Estas são todas perspectivas que se entrecruzam ao colocar a ciência – em especial a antropologia – enquanto parte constitutiva e construtiva da sociedade e de universos simbólicos específicos. Nesse sentido, uma análise da própria realidade, como foi a característica precípua da ciência social brasileira, também colocou os aportes imprescindíveis à fragmentação e dissolução da clivagem dicotômica entre o “nós” que tão prontamente opomos aos “outros”, problematizando a familiaridade com que têm sido tratados pelos antropólogos e outros cientistas sociais (DEBERT, 1997).
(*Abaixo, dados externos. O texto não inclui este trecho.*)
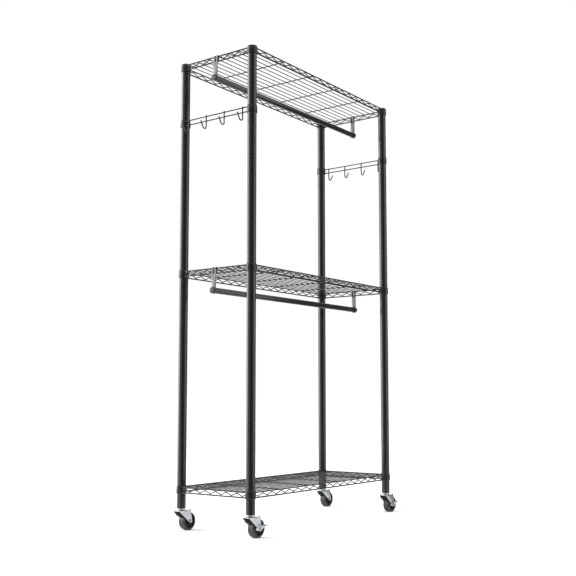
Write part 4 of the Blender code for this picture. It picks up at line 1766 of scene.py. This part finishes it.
    def build(self, plan: RackPlan) -> None:
        """Puts the caster in place under its post.

        Args:
            plan: places and sizes that the sub-assemblies share.
        """
        word = self.corner.word
        foot = plan.post(self.corner)
        hub = foot + Vector((self.trail, 0, self.wheel_radius))
        turning = f"caster_{word}"
        plan.put(f"bearing_head_{word}", self.stem_mesh(plan), [ZINC_TURNED], FRAME_BODY,
                 [f"stem_{word}"], foot)
        plan.put(f"pressed_fork_{word}", self.fork_mesh(), [ZINC], turning,
                 [f"fork_{word}"], foot)
        plan.put(f"moulded_toe_guard_{word}", self.guard_mesh(), [GUARD_PLASTIC], turning,
                 [f"toe_guard_{word}"], foot)
        plan.put(f"axle_bolt_{word}", self.axle_mesh(), [ZINC_TURNED], turning,
                 [f"axle_{word}"], hub)
        plan.put(f"tyred_wheel_{word}", self.wheel_mesh(), [HUB_PLASTIC_WITH_PAINTED_SHADE, TYRE_RUBBER],
                 f"wheel_body_{word}", [f"wheel_{word}"], hub)
        if self.corner.braked:
            plan.put(f"stamped_brake_lever_{word}", self.lever_mesh(), [ZINC], f"lever_{word}",
                     [f"brake_lever_{word}"], hub)


# ---------------------------------------------------------------- studio


@dataclass(frozen=True)
class Softbox:
    """A rectangular soft light that faces the rack.

    Attributes:
        name: its name.
        place: its middle.
        size: width and height.
        power: in watts.
    """

    name: str
    place: Point3
    size: Point2
    power: float

    def build(self, target: Vector) -> None:
        """Hangs the light and turns it to the target.

        Args:
            target: the point that it faces.
        """
        data = bpy.data.lights.new(self.name, "AREA")
        data.shape = "RECTANGLE"
        data.size, data.size_y = self.size
        data.energy = self.power
        light = bpy.data.objects.new(self.name, data)
        bpy.context.scene.collection.objects.link(light)
        light.location = self.place
        light.rotation_euler = (target - Vector(self.place)).to_track_quat("-Z", "Y").to_euler()
        light.visible_camera = False
        LOG.info("light %s, %.0f W", self.name, self.power)


@dataclass(frozen=True)
class Studio:
    """Floor, lights, surroundings and camera.

    Attributes:
        surround: radiance of the surroundings.
        floor_tone: colour of the floor.
        lens: focal length in millimetres.
        sensor: sensor width in millimetres.
        eye: the camera's place.
        pitch: how far the camera looks up, in degrees.
        heading: its turn about Z, in degrees.
        shift: the lens's upward shift, in frame widths.
        boxes: the soft lights.
        overhead: strength of the wide light from above.
        overhead_angle: how wide that light is, in degrees.
        floor_reach: middle to edge of the floor.
        cloths: first and last angle of each grey cloth, from straight behind the camera.
        cloth_start: distance of the cloths' lower edge on the floor from the middle.
        cloth_radius: distance of their upright part from the middle.
        cloth_span: lowest and highest point of the upright part.
        cloth_tone: their darker colour.
        folds: facets of each cloth.
    """

    surround: float = 1.02
    floor_tone: str = "f7f7f6"
    lens: float = 57.78
    sensor: float = 36.0
    eye: Point3 = (-3.4373, -2.5122, 0.5585)
    pitch: float = 5.64
    heading: float = -53.521
    shift: float = 0.03
    boxes: tuple[Softbox, ...] = (
        Softbox("left_softbox", (-2.0, 3.7, 2.2), (3.4, 4.4), 285.0),
        Softbox("right_softbox", (2.1, -3.7, 2.2), (2.4, 4.4), 48.0),
    )
    overhead: float = 0.6
    overhead_angle: float = 120.0
    floor_reach: float = 400.0
    cloths: tuple[Point2, ...] = ((-28.0, 40.0), (101.0, 165.0))
    cloth_start: float = 0.9
    cloth_radius: float = 5.4
    cloth_span: Point2 = (0.01, 5.0)
    cloth_tone: str = "343434"
    folds: int = 12

    def add_floor(self) -> None:
        """Lays a wide pale floor."""
        shape = Shape()
        reach = self.floor_reach
        shape.points = [Vector((x * reach, y * reach, 0))
                        for x, y in ((-1, -1), (1, -1), (1, 1), (-1, 1))]
        shape.faces = [(0, 1, 2, 3)]
        shape.paints = [0]
        mesh = shape.mesh("floor")
        # Matt painted screed: pale, with hardly any drift in tone.
        paint = Finish("screed_matt_painted_white", self.floor_tone, "f2f2f1", 0.8, (0.75, 0.85),
                       grain=0.004, relief=0.00002, rough_patch=0.3)
        mesh.materials.append(paint.material())
        floor = bpy.data.objects.new("floor", mesh)
        bpy.context.scene.collection.objects.link(floor)

    def add_cloth(self, name: str, start: float, end: float) -> None:
        """Hangs a grey cloth round the rack and over the floor, for the coating to mirror.

        Args:
            name: the cloth's name.
            start: its first angle from straight behind the camera, rightward, in degrees.
            end: its last angle.
        """
        turn = math.radians(self.heading)
        ahead = Vector((-math.sin(turn), math.cos(turn), 0.0))
        right = Vector((ahead.y, -ahead.x, 0.0))
        shape = Shape()
        radius = self.cloth_radius
        low, high = (Vector((0, 0, z)) for z in self.cloth_span)
        for k in range(self.folds + 1):
            bend = math.radians(start + (end - start) * k / self.folds)
            spot = right * (radius * math.sin(bend)) - ahead * (radius * math.cos(bend))
            shape.points += [spot + low, spot + high, spot * (self.cloth_start / radius) + low]
        for k in range(self.folds):
            front, rear = 3 * k, 3 * k + 3
            shape.faces += [(front, rear, rear + 1, front + 1), (front + 2, rear + 2, rear, front)]
            shape.paints += [0, 0]
        mesh = shape.mesh(name)
        # Grey wool felt: dull, so that the coating mirrors an even dark tone.
        mesh.materials.append(Finish("wool_felt_dyed_grey", self.cloth_tone, "7a7a7a", 0.2,
                                     (0.9, 1.0), grain=0.002, relief=0.0002).material())
        flag = bpy.data.objects.new(name, mesh)
        bpy.context.scene.collection.objects.link(flag)
        flag.visible_camera = False
        flag.visible_shadow = False
        flag.visible_diffuse = False

    def add_overhead(self) -> None:
        """Adds a wide soft light from straight above, even over the whole floor."""
        data = bpy.data.lights.new("overhead", "SUN")
        data.energy = self.overhead
        data.angle = math.radians(self.overhead_angle)
        light = bpy.data.objects.new("overhead", data)
        bpy.context.scene.collection.objects.link(light)

    def add_surroundings(self) -> None:
        """Lights the whole scene evenly from all round."""
        world = bpy.data.worlds.new("surroundings")
        bpy.context.scene.world = world
        world.use_nodes = True
        background = world.node_tree.nodes["Background"]
        background.inputs["Color"].default_value = (1.0, 1.0, 1.0, 1.0)
        background.inputs["Strength"].default_value = self.surround

    def add_camera(self) -> None:
        """Sets up the camera."""
        data = bpy.data.cameras.new("camera")
        data.lens = self.lens
        data.sensor_width = self.sensor
        data.shift_y = self.shift
        data.clip_end = 2000.0
        camera = bpy.data.objects.new("camera", data)
        bpy.context.scene.collection.objects.link(camera)
        camera.location = self.eye
        camera.rotation_euler = (math.radians(90 + self.pitch), 0.0, math.radians(self.heading))
        bpy.context.scene.camera = camera

    def build(self) -> None:
        """Sets up everything round the rack."""
        self.add_floor()
        for number, (start, end) in enumerate(self.cloths, 1):
            self.add_cloth(f"grey_cloth_{number}", start, end)
        self.add_overhead()
        self.add_surroundings()
        for box in self.boxes:
            box.build(Vector((0, 0, 1.0)))
        self.add_camera()
        bpy.context.scene.view_settings.view_transform = "Standard"


def main() -> None:
    """Builds the rack, then the studio round it."""
    logging.basicConfig(level=logging.INFO, format="%(message)s", force=True)
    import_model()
    plan = RackPlan.from_frame()
    Posts().build(plan)
    collar = Collar()
    for level in Level:
        WireShelf(collar, level).build(plan)
    for side in Side:
        HookRail(collar, side).build(plan)
    HangingRod("upper", Level.TOP).build(plan)
    HangingRod("lower", Level.MIDDLE).build(plan)
    for corner in Corner:
        Caster(corner).build(plan)
    Studio().build()


if __name__ == "__main__":
    main()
Um outro aspecto intrínseco às produções etnográficas excogitadas aqui e que as põem em consonância com as proposições de Cordovil dos Santos, parecem ser os corolários do que se convencionou chamar de antropologia pós-moderna. Mostrou-se assim como a autoridade do antropólogo é construída, operou-se uma revisão definitiva da idéia das culturas como totalidades autônomas e integradas e, sobretudo, recolocou-se no coração da disciplina a importância da crítica cultural. Entretanto, um problema que permaneceu e que talvez seja menos evidente é o quanto somos nativos das nossas próprias culturas e sociedades, quanto os nossos conceitos sobre elas são o que Geertz chama de “concepções de experiência próxima”. Isto importa, antes de qualquer coisa, em aplicar um princípio da própria crítica pós-moderna: mais do que fazer uma antropologia pós-moderna, cumpre fazer uma antropologia da pós-modernidade. Para Debert, a antropologia, como ratificam as etnografias aqui analisadas, está especialmente bem colocada para fazer face a esse convite, que envolve um conhecimento mais elaborado do “nós” e das formas específicas que a dominação assume contemporaneamente. Contudo, atender a esse convite exige reformulações na forma em que o trabalho antropológico vem sendo tradicionalmente realizado; demanda também revisões nos instrumentos metodológicos e nos pressupostos éticos com os quais temos trabalhado. Novamente, o material etnográfico analisado até aqui contribui para materializar estas expectativas. Sobretudo a noção de “intermediários culturais”, a impossibilidade de demarcação de um lugar específico para o fazer antropológico, e a obliteração da clivagem clássica entre antropólogo e objeto, me parecem suficientemente esquadrinhadas ao longo deste texto.